| Written instruction |
Return the lines exactly as they stand, from the first of the material through the line containing "return body".
————
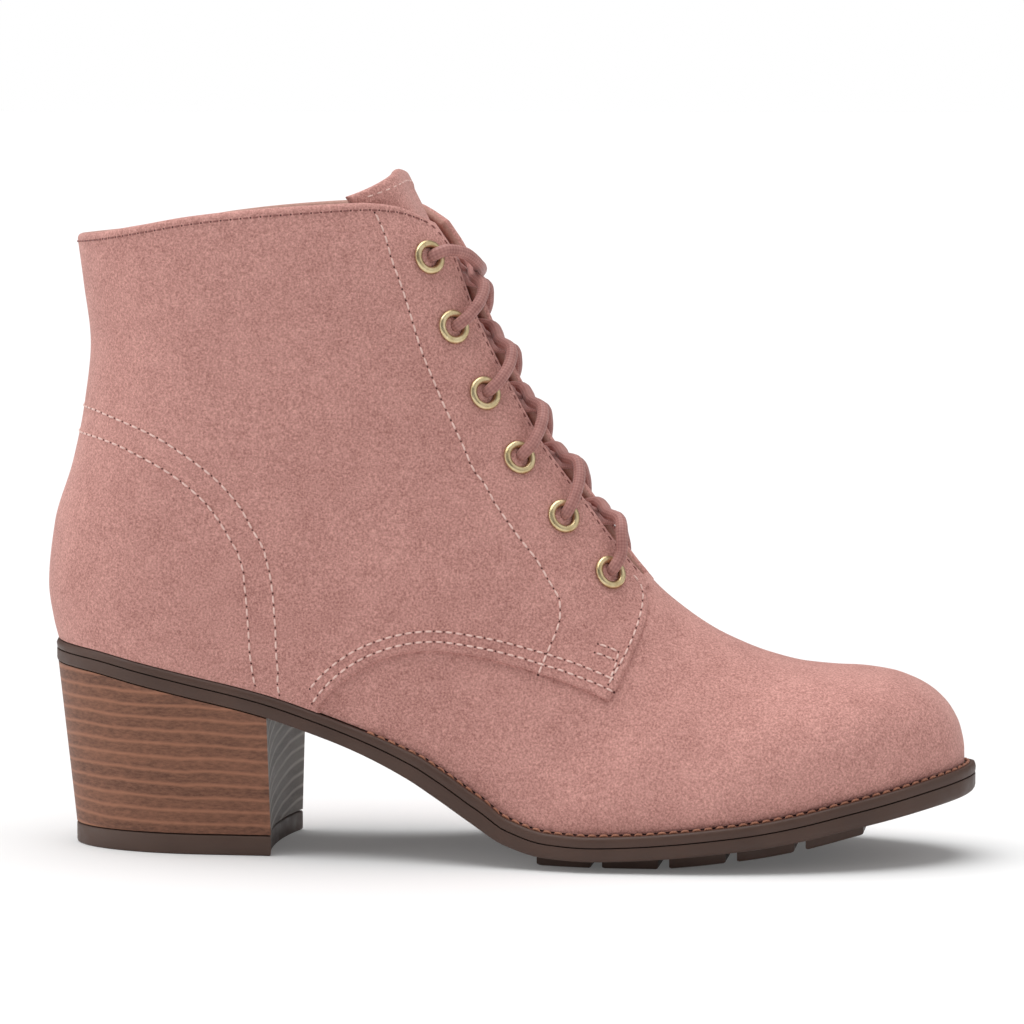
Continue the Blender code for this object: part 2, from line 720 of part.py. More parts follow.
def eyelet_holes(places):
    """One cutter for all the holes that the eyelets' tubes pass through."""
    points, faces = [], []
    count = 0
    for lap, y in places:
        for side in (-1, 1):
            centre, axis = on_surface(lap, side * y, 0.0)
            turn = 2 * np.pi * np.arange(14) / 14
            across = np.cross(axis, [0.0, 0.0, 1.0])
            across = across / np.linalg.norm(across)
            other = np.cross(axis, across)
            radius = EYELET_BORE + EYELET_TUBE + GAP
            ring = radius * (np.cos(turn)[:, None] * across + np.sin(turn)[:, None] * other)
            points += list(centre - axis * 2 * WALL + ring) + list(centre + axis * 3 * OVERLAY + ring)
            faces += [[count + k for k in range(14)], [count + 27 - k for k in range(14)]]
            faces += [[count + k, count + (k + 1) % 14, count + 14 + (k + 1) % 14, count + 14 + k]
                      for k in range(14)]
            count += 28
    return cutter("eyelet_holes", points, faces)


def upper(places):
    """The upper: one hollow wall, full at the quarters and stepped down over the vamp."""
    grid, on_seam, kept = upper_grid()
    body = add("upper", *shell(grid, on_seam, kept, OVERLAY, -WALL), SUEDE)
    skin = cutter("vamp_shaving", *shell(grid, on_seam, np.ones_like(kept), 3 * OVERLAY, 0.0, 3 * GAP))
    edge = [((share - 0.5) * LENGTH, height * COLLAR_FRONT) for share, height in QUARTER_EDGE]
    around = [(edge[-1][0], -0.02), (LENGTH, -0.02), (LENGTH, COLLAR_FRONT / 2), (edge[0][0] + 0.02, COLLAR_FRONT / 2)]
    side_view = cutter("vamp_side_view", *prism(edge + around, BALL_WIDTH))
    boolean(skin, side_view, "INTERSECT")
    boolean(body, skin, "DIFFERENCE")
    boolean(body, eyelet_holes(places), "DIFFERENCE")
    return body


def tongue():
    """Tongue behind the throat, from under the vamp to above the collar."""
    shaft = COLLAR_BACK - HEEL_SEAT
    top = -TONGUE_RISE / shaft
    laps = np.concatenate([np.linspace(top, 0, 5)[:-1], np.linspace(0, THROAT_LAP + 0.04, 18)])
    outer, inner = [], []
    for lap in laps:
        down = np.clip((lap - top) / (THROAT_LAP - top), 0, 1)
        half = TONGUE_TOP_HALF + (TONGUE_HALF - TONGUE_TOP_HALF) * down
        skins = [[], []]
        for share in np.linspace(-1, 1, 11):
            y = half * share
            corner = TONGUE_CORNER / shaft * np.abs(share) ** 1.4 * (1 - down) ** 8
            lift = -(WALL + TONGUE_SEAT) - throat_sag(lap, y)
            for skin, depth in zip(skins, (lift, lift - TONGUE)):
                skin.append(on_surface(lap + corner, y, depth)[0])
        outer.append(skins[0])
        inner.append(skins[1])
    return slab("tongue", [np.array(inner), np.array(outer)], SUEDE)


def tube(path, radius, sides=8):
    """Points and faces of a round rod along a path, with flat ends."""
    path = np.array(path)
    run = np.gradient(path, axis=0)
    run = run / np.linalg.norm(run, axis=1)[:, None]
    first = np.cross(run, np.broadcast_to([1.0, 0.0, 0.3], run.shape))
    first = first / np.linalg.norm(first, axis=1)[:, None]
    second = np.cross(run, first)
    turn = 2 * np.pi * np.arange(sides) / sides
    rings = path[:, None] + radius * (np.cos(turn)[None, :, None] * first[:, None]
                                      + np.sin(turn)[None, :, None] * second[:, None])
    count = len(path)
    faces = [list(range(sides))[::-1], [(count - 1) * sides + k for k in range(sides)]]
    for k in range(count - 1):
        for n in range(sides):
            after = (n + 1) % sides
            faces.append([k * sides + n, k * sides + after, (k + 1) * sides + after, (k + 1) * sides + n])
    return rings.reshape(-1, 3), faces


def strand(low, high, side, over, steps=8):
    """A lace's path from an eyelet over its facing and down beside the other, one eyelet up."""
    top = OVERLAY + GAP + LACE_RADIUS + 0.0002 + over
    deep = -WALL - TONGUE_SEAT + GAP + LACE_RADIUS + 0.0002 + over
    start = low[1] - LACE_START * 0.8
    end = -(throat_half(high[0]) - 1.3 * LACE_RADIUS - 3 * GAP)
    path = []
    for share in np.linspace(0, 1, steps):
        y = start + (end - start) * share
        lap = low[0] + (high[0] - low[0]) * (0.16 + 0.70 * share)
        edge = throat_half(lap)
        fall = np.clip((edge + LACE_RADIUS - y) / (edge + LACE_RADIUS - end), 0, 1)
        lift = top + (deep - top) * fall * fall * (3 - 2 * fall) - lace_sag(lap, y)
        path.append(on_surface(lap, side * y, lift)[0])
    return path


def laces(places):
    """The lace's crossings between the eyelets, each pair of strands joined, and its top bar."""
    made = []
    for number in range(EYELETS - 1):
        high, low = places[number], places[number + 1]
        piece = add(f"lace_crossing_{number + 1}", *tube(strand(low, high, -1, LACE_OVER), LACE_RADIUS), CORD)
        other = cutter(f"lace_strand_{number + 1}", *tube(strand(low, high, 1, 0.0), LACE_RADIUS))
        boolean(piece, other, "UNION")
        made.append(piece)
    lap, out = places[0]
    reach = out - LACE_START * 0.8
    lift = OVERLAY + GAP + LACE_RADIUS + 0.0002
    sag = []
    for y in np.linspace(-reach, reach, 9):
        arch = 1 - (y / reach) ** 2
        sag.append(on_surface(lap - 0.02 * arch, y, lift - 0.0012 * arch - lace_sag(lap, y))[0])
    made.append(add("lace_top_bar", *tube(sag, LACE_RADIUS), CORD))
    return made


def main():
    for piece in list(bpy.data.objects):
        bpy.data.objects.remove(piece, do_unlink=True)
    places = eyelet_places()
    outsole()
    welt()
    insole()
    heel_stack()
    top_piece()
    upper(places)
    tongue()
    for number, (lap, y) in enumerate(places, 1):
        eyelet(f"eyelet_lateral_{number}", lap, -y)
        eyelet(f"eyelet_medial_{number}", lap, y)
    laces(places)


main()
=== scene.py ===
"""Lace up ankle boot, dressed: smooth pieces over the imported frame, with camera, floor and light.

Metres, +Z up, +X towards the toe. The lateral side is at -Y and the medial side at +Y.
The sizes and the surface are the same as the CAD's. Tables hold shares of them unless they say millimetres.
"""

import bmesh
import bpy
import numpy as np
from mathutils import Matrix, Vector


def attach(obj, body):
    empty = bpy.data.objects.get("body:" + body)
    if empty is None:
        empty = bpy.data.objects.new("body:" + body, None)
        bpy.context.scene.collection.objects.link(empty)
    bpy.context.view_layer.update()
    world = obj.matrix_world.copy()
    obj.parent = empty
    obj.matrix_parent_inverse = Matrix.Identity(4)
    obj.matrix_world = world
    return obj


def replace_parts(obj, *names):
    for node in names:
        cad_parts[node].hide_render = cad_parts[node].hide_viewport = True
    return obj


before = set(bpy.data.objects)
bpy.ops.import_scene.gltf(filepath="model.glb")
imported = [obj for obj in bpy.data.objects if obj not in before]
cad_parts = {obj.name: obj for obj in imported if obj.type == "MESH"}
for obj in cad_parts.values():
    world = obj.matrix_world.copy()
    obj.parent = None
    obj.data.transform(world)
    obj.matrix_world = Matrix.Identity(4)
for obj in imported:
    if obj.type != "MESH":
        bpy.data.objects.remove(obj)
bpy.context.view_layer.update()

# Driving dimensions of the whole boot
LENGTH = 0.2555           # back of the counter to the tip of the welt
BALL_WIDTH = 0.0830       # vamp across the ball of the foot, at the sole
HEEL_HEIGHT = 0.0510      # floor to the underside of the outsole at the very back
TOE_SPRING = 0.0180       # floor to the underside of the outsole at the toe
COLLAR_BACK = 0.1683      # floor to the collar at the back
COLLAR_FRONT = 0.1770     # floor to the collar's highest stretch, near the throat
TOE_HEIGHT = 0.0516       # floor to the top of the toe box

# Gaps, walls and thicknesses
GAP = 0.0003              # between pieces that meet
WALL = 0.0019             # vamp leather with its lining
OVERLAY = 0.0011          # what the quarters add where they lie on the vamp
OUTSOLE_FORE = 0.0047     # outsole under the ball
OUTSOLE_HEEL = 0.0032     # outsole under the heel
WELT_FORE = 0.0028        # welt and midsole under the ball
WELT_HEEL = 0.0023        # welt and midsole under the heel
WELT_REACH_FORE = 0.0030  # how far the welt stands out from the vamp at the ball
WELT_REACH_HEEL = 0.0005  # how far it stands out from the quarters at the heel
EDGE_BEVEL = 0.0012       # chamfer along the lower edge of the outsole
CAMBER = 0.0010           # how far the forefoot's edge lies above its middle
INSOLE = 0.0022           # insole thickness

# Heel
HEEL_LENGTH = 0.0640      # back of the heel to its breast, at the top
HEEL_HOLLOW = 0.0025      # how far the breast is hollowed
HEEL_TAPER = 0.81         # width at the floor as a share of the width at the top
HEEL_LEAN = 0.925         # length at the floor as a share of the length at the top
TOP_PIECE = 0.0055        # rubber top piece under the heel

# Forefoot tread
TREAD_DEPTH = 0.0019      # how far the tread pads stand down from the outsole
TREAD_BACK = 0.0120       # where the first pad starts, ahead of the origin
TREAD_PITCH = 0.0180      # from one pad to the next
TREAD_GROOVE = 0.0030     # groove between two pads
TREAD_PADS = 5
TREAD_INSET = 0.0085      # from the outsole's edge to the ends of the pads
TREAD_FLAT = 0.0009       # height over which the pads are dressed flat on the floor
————
| Response to this exercise |
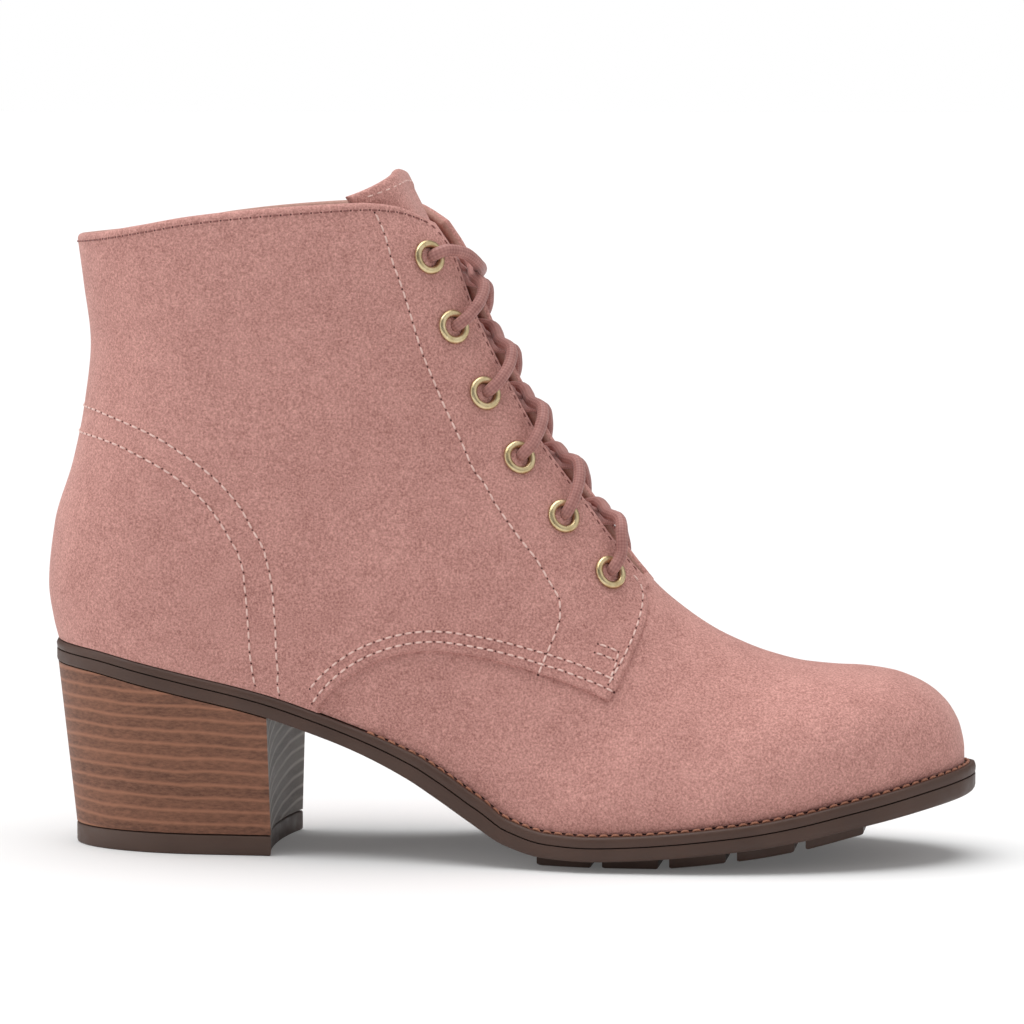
Continue the Blender code for this object: part 2, from line 720 of part.py. More parts follow.
def eyelet_holes(places):
    """One cutter for all the holes that the eyelets' tubes pass through."""
    points, faces = [], []
    count = 0
    for lap, y in places:
        for side in (-1, 1):
            centre, axis = on_surface(lap, side * y, 0.0)
            turn = 2 * np.pi * np.arange(14) / 14
            across = np.cross(axis, [0.0, 0.0, 1.0])
            across = across / np.linalg.norm(across)
            other = np.cross(axis, across)
            radius = EYELET_BORE + EYELET_TUBE + GAP
            ring = radius * (np.cos(turn)[:, None] * across + np.sin(turn)[:, None] * other)
            points += list(centre - axis * 2 * WALL + ring) + list(centre + axis * 3 * OVERLAY + ring)
            faces += [[count + k for k in range(14)], [count + 27 - k for k in range(14)]]
            faces += [[count + k, count + (k + 1) % 14, count + 14 + (k + 1) % 14, count + 14 + k]
                      for k in range(14)]
            count += 28
    return cutter("eyelet_holes", points, faces)


def upper(places):
    """The upper: one hollow wall, full at the quarters and stepped down over the vamp."""
    grid, on_seam, kept = upper_grid()
    body = add("upper", *shell(grid, on_seam, kept, OVERLAY, -WALL), SUEDE)
    skin = cutter("vamp_shaving", *shell(grid, on_seam, np.ones_like(kept), 3 * OVERLAY, 0.0, 3 * GAP))
    edge = [((share - 0.5) * LENGTH, height * COLLAR_FRONT) for share, height in QUARTER_EDGE]
    around = [(edge[-1][0], -0.02), (LENGTH, -0.02), (LENGTH, COLLAR_FRONT / 2), (edge[0][0] + 0.02, COLLAR_FRONT / 2)]
    side_view = cutter("vamp_side_view", *prism(edge + around, BALL_WIDTH))
    boolean(skin, side_view, "INTERSECT")
    boolean(body, skin, "DIFFERENCE")
    boolean(body, eyelet_holes(places), "DIFFERENCE")
    return body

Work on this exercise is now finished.